'''

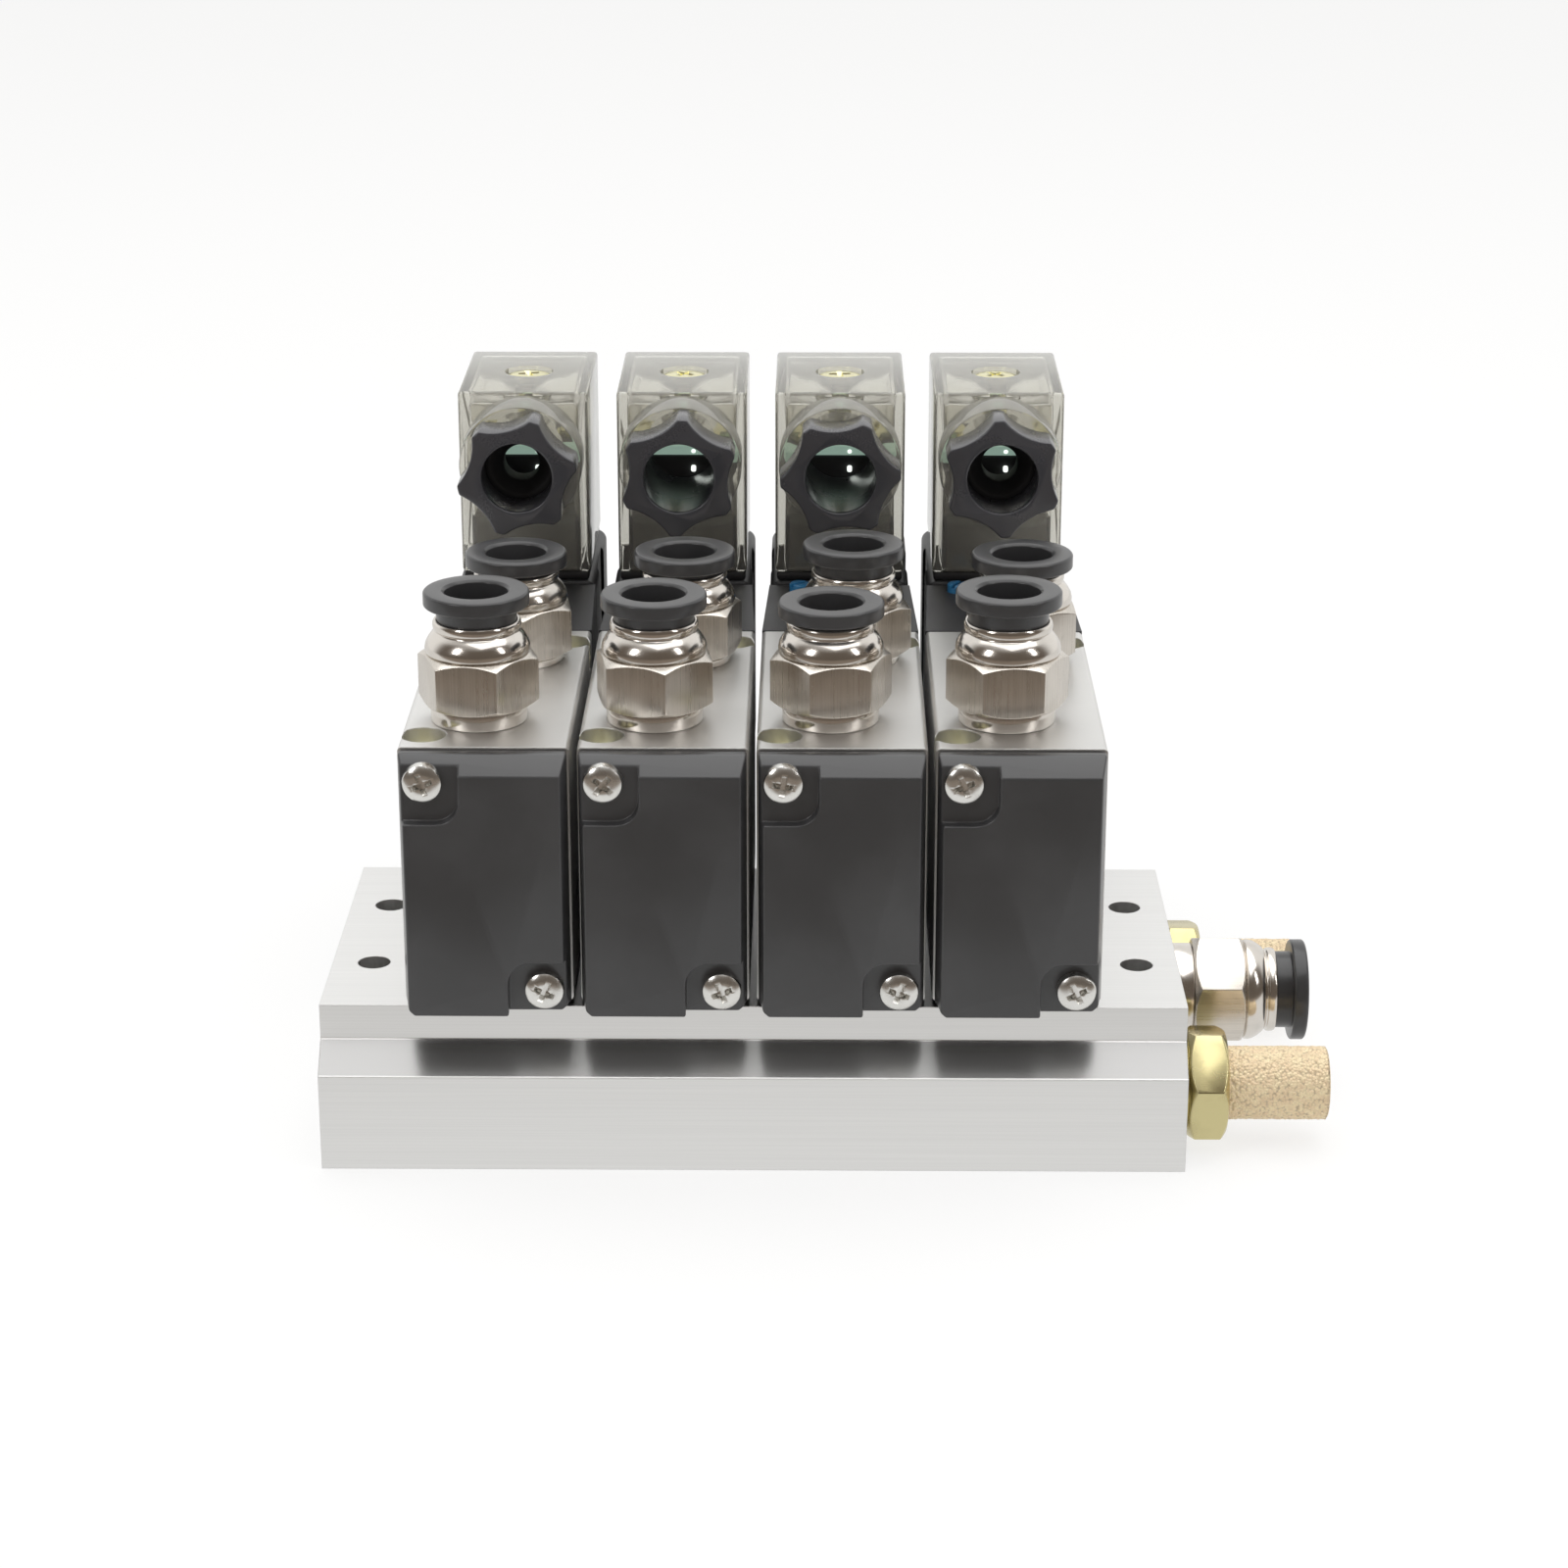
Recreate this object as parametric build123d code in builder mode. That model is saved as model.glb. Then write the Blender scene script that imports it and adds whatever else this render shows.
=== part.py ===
"""A valve island: four 22 mm 5/2 solenoid valves side by side on one aluminium manifold.

Millimetres. The origin is the centre of the manifold's underside, +X runs along the manifold towards
the supply port, +Y towards the coils and +Z up.
"""
import os

from build123d import *

os.makedirs("parts", exist_ok=True)

# ---------------------------------------------------------------- driving dimensions
RUN = 0.05                      # radial clearance of a sliding fit
FIT = 0.04                      # radial clearance of a threaded or pressed piece in its hole

# valve body, from its own underside
BODY_W, BODY_L, BODY_H = 22.0, 50.0, 35.0
EDGE = 0.6
HALF_L = BODY_L / 2
BORE_H = 17.0                   # height of the spool and of the armature
SPOOL_R = 4.95
PASSAGE_R = 2.75
GROOVE_R, GROOVE_W = 6.0, 3.4
PORT_R, PORT_DEPTH = 4.864, 9.0  # G1/8
PORT_A, PORT_B = (-1.45, 12.0 - HALF_L), (1.65, HALF_L - 12.0)
GROOVES = (6.5 - HALF_L, 15.5 - HALF_L, 0.0, HALF_L - 15.5, HALF_L - 6.5)
SCREW_X, SCREW_Y = BODY_W / 2 - 2.9, HALF_L - 4.9  # valve to manifold, on one diagonal
SCREW_R, HEAD_R, HEAD_SINK, GRIP = 1.5, 2.7, 4.4, 7.4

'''

*TASK DIRECTIONS*
Make an exact copy of all the data.

*SOLUTION TO THE EXERCISE*
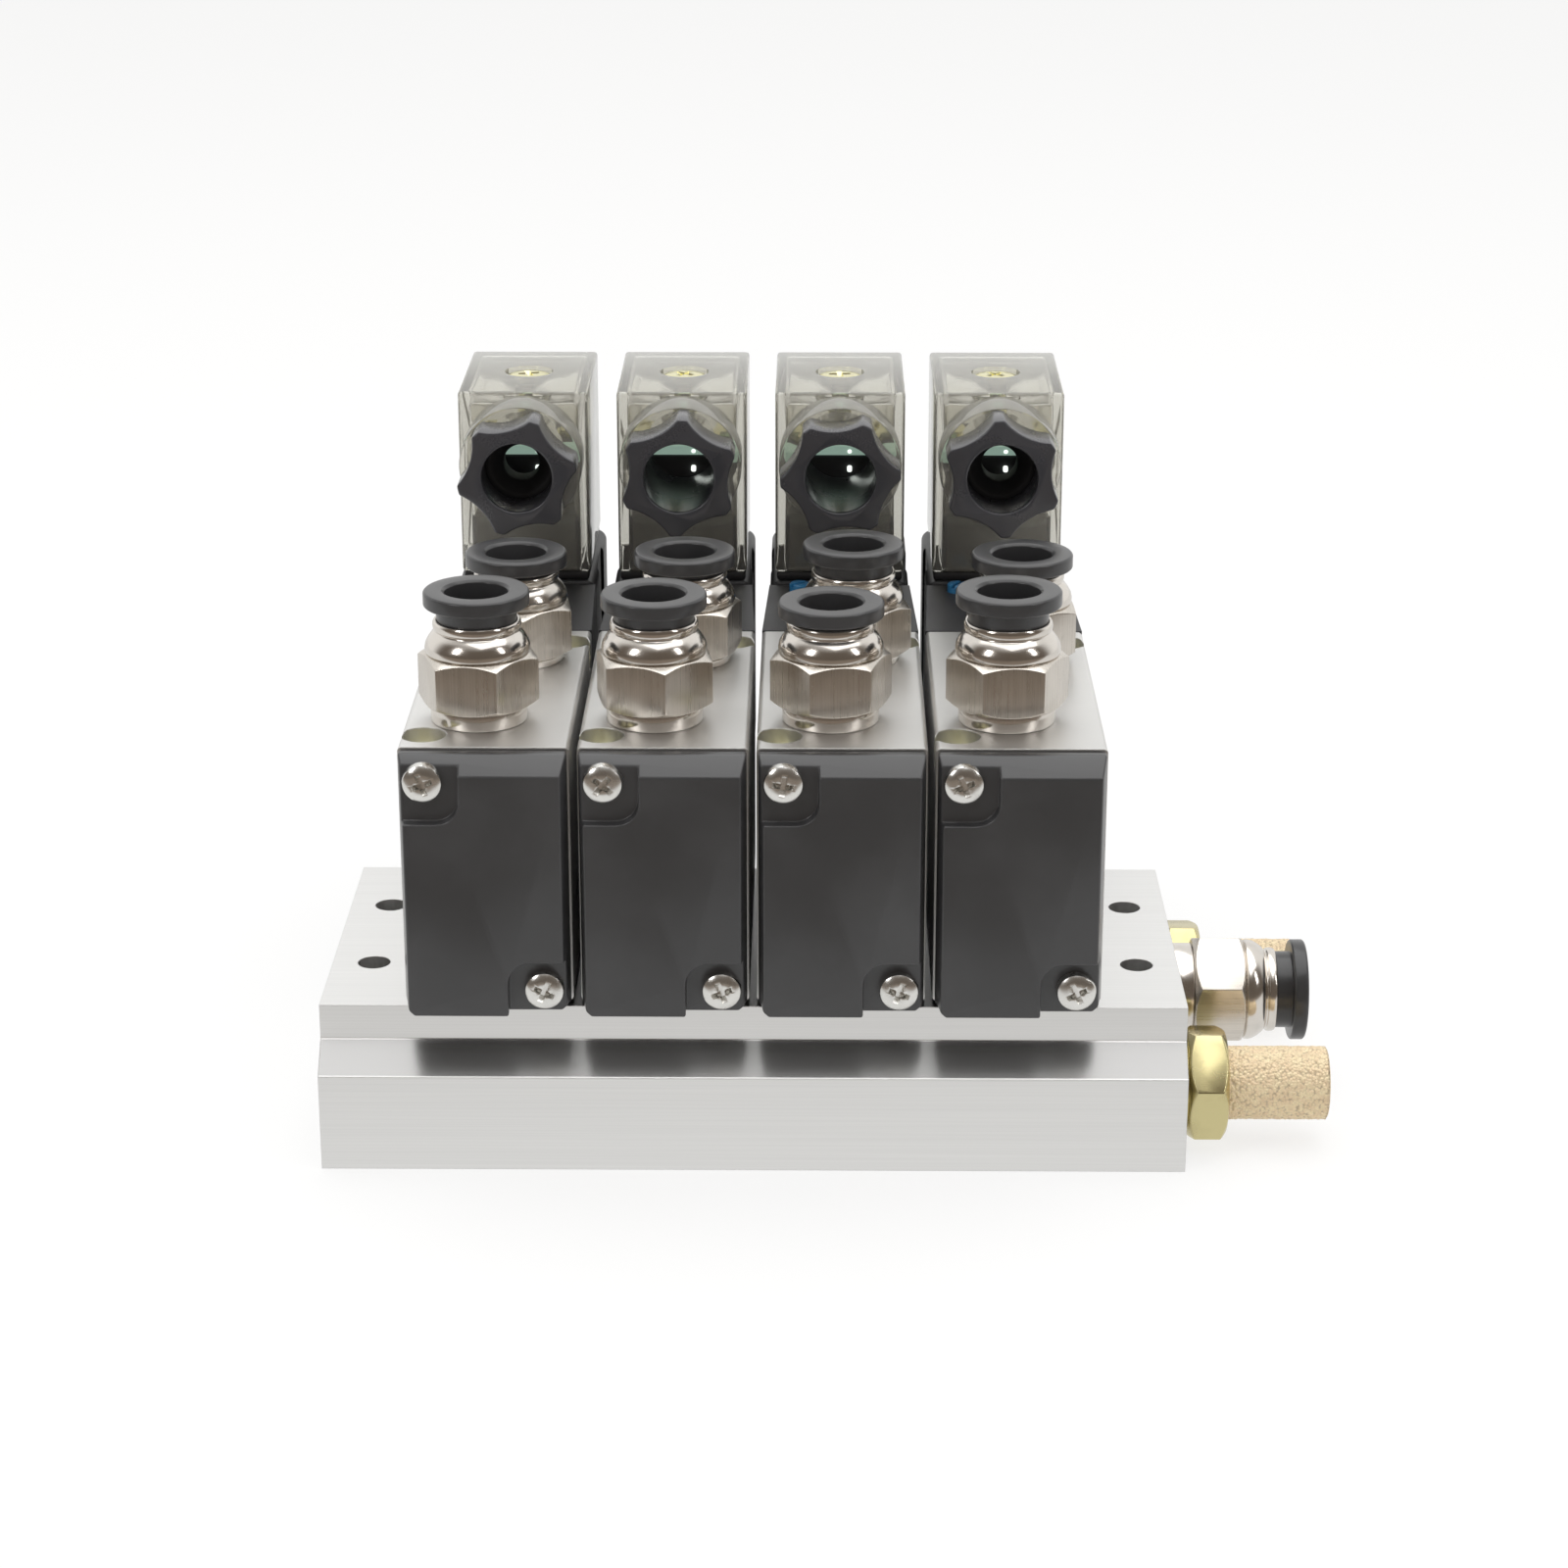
Recreate this object as parametric build123d code in builder mode. That model is saved as model.glb. Then write the Blender scene script that imports it and adds whatever else this render shows.
=== part.py ===
"""A valve island: four 22 mm 5/2 solenoid valves side by side on one aluminium manifold.

Millimetres. The origin is the centre of the manifold's underside, +X runs along the manifold towards
the supply port, +Y towards the coils and +Z up.
"""
import os

from build123d import *

os.makedirs("parts", exist_ok=True)

# ---------------------------------------------------------------- driving dimensions
RUN = 0.05                      # radial clearance of a sliding fit
FIT = 0.04                      # radial clearance of a threaded or pressed piece in its hole

# valve body, from its own underside
BODY_W, BODY_L, BODY_H = 22.0, 50.0, 35.0
EDGE = 0.6
HALF_L = BODY_L / 2
BORE_H = 17.0                   # height of the spool and of the armature
SPOOL_R = 4.95
PASSAGE_R = 2.75
GROOVE_R, GROOVE_W = 6.0, 3.4
PORT_R, PORT_DEPTH = 4.864, 9.0  # G1/8
PORT_A, PORT_B = (-1.45, 12.0 - HALF_L), (1.65, HALF_L - 12.0)
GROOVES = (6.5 - HALF_L, 15.5 - HALF_L, 0.0, HALF_L - 15.5, HALF_L - 6.5)
SCREW_X, SCREW_Y = BODY_W / 2 - 2.9, HALF_L - 4.9  # valve to manifold, on one diagonal
SCREW_R, HEAD_R, HEAD_SINK, GRIP = 1.5, 2.7, 4.4, 7.4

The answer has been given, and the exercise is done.